In the first part of our three-part series on "Demystifying Cost Accounting: Beyond the Numbers," we...
Effective cost control is vital for manufacturing businesses seeking to enhance profitability and competitiveness. In the second part of our blog series, we focus on the practical aspects of cost control in manufacturing. This article is designed to provide CFOs with actionable strategies for optimising manufacturing costs, harnessing technology for cost management, and implementing effective budgeting techniques.
Techniques for Cost Control in Manufacturing
- Lean Manufacturing: This approach identifies and eliminates non-value-adding activities, optimises resource utilisation and reduces costs.
- Just-In-Time (JIT) Inventory: This strategy minimises inventory holding costs by aligning raw material orders from suppliers directly with production schedules.
- Total Quality Management (TQM): TQM reduces costs associated with rework, waste, and returns by focusing on quality improvement.
- Outsourcing Non-Core Activities: Companies can lower costs by outsourcing non-essential functions such as maintenance or certain administrative tasks to specialised firms.
- Energy Efficiency Measures: Implementing energy-efficient practices and machinery can significantly reduce utility costs, which are a major expense in manufacturing.
The Role of Technology in Cost Tracking and Variance Analysis
Advancements in technology play a crucial role in cost control:
- Automated Tracking Systems: They can provide real-time data on production costs, enabling quick identification of overruns.
- Data Analytics and Artificial Intelligence (AI): These tools can predict trends, identify inefficiencies, and suggest improvements.

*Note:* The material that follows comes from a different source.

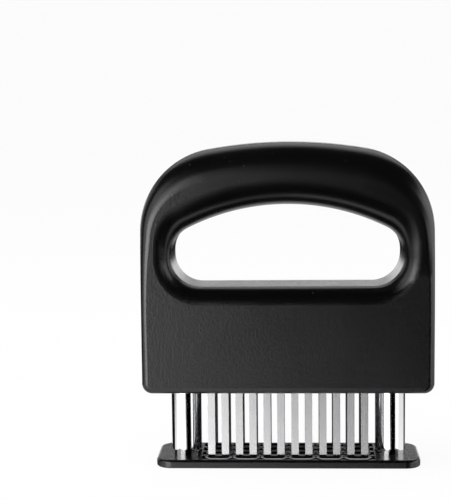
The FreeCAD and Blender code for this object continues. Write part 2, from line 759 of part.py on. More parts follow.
def make_shells():
    """The grip's two halves: thin walls, post channels, ribs over the block and screw bosses."""
    form = make_form("grip_form", ZERO, size("foot_radius"))
    cavity = make_form("grip_cavity", size("grip_wall"), size("cavity_foot_radius"))

    inner = half_depth - size("grip_wall")
    rib_base = block_top + size("seat_clearance")
    crown_base = floor_level + size("opening_height")
    crown_top = underside + size("grip_height")
    half_rib = size("rib_thickness") / 2
    overrun = size("cut_overrun")
    recess_floor = half_depth - size("screw_recess_depth")
    boss_radius = size("shell_screw_head_diameter") / 2 + size("loose_clearance") + size("screw_boss_wall")

    inside = []
    for side, sign in SIDES:
        inside.append(cylinder(f"channel_{side}", channel_radius + size("channel_wall"),
                               channel_ceiling - rib_base + size("opening_foot_radius"),
                               x=post_place * sign, z=rib_base))
    for number, place_x, low, high in (
            (1, -(size("block_rib_spacing")), rib_base, channel_ceiling + overrun),
            (2, ZERO, rib_base, channel_ceiling + overrun),
            (3, size("block_rib_spacing"), rib_base, channel_ceiling + overrun),
            (4, -(size("crown_rib_spacing")), crown_base, crown_top),
            (5, ZERO, crown_base, crown_top),
            (6, size("crown_rib_spacing"), crown_base, crown_top)):
        inside.append(box(f"rib_{number}", (place_x - half_rib, -inner, low), (place_x + half_rib, inner, high)))
    for name, x, z in screw_places():
        inside.append(cylinder(f"boss_{name}", boss_radius, size("grip_depth"), x=x, y=-half_depth, z=z,
                               along_y=True))
    fittings = common("fittings", fused("raw_fittings", inside), cavity)
    moulding = fused("moulding", [cut("hollow_grip", form, cavity), fittings])

    cuts = []
    neck_x = block_length / 2 - size("block_neck_inset") + size("seat_clearance")
    neck_y = block_width / 2 - size("block_neck_inset") + size("seat_clearance")
    cuts.append(box("neck_window", (-neck_x, -neck_y, underside - overrun),
                    (neck_x, neck_y, underside + size("grip_wall") + overrun)))
    for side, sign in SIDES:
        cuts.append(cylinder(f"channel_bore_{side}", channel_radius, channel_ceiling - rib_base + overrun,
                             x=post_place * sign, z=rib_base - overrun))
    for name, x, z in screw_places():
        cuts.append(cylinder(f"recess_{name}", size("shell_screw_head_diameter") / 2 + size("loose_clearance"),
                             size("grip_depth"), x=x, y=recess_floor, z=z, along_y=True))
        cuts.append(cylinder(f"screw_hole_{name}", size("shell_screw_diameter") / 2 + size("fit_clearance"),
                             size("shell_screw_length") + size("loose_clearance"), x=x,
                             y=recess_floor - size("shell_screw_length") - size("loose_clearance"), z=z,
                             along_y=True))
    finished = cut("finished_grip", moulding, fused("grip_cuts", cuts))

    halves = []
    reach = size("grip_length")
    for label, low_y, high_y in (("front_shell", -half_depth, ZERO), ("rear_shell", ZERO, half_depth)):
        side_box = box(f"{label}_half", (-reach, low_y, ZERO), (reach, high_y, crown_top + overrun))
        half = common(label, finished, side_box)
        half.Label = label
        halves.append(half)
    return halves


def make_shell_screw(name, x, z):
    """A pan-head screw with a cross recess, in from the rear half into the front half's boss."""
    body = new_body(f"shell_screw_{name}")
    seat = half_depth - size("screw_recess_depth")
    shank = size("shell_screw_diameter") / 2
    head = size("shell_screw_head_diameter") / 2
    turned(body, ((ZERO, -size("shell_screw_length")), (shank, -size("shell_screw_length")), (shank, ZERO),
                  (head, ZERO), (head, size("shell_screw_head_height")),
                  (ZERO, size("shell_screw_head_height"))), "screw")
    drive = sketch_on(body, "drive_outline", "XY_Plane")
    bind(drive, "AttachmentOffset.Base.z", size("shell_screw_head_height"))
    arm = size("screw_cross_length") / 2
    half = size("screw_cross_width") / 2
    polygon(drive, ((-arm, -half), (-half, -half), (-half, -arm), (half, -arm), (half, -half), (arm, -half),
                    (arm, half), (half, half), (half, arm), (-half, arm), (-half, half), (-arm, half)))
    pocket(body, drive, "drive", size("screw_cross_depth"))
    body.Placement = FreeCAD.Placement(FreeCAD.Vector(), FreeCAD.Rotation(FreeCAD.Vector(1, 0, 0), -90))
    place(body, x, seat, z)
    return body


def group(label, members):
    """Identical fasteners as one node of separate solids."""
    bundle = doc.addObject("Part::Compound", label)
    bundle.Label = label
    bundle.Links = members
    return bundle


# ---------------------------------------------------------------- the whole assembly

subparts = make_shells()
subparts.append(make_knife_block())
for row, knife, x, y in knife_places():
    subparts.append(make_knife(row, knife, x, y))
for row, knife, x, y in knife_places():
    if row == 1:
        subparts.append(make_retaining_pin(knife, x))
for side, sign in SIDES:
    subparts.append(make_bushing(side, sign))
    subparts.append(make_spring_seat(side, sign))
    subparts.append(make_spring(side, sign))
    subparts.append(make_post(side, sign))
    subparts.append(make_post_plug(side, sign))
subparts.append(make_guard_plate())
subparts.append(group("shell_screws", [make_shell_screw(*spot) for spot in screw_places()]))
subparts.append(group("post_screws", [make_post_screw(*spot) for spot in SIDES]))
doc.recompute()

for thing in doc.Objects:
    if "Invalid" in thing.State or "Error" in thing.State:
        raise RuntimeError(f"{thing.Label} failed: {thing.State}")
for piece in subparts:
    if piece.Shape.isNull() or not piece.Shape.isValid() or not piece.Shape.Solids:
        raise RuntimeError(f"{piece.Label} has no valid solid")

os.makedirs("parts", exist_ok=True)
for piece in subparts:
    piece.Shape.exportStep(f"parts/{piece.Label}.step")
    print(f"{piece.Label}: {len(piece.Shape.Solids)} solid(s), {piece.Shape.Volume:.1f} mm3")
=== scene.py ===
# %% [markdown]
# # A blade meat tenderizer
#
# The tool is pressed straight down on meat. A hollow black grip holds four rows of twin-bladed steel knives,
# and a slotted guard plate rides below them on two polished tubes. When the grip is pressed, the plate slides
# up and the blades come through its slots. This lesson dresses the finished CAD model: it gives every piece the
# finish of the real one, makes the pieces that CAD only roughs out, and sets up a small studio around them.

import math

import bpy
import numpy as np
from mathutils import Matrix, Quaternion, Vector


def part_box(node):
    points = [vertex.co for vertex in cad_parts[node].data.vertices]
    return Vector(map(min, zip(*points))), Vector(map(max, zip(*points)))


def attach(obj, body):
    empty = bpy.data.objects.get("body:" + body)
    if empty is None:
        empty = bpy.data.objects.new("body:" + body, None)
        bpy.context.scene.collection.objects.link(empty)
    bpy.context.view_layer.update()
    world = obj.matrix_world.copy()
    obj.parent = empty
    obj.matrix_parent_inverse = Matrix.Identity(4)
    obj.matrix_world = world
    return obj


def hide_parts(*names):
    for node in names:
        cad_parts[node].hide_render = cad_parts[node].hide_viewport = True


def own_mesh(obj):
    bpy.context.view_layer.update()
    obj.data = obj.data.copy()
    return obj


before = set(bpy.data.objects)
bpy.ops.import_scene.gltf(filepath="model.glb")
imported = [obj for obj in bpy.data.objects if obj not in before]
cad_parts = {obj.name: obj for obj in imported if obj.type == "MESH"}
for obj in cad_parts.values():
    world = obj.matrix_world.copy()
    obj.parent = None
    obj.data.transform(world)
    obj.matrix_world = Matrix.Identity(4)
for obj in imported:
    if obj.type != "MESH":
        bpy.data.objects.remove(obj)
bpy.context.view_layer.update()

# %% [markdown]
# ## The camera
#
# A long lens at about 600 mm keeps the sides of a small tool nearly parallel. The camera stands a little above
# the tool and looks down at it, which shows the floor of the finger opening and the top of the guard plate. It
# is turned past the tool, which leaves room on the left. The sensor's 36 mm lie along the picture's long,
# upright side.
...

- ERP Systems: Enterprise Resource Planning systems integrate various business processes, offering a comprehensive view of costs and aiding in efficient resource allocation.
Budgeting for Manufacturing: How to Forecast and Manage Costs Effectively
- Zero-Based Budgeting (ZBB): This method involves building the budget from scratch each year, justifying each expense, and aligning them with business objectives.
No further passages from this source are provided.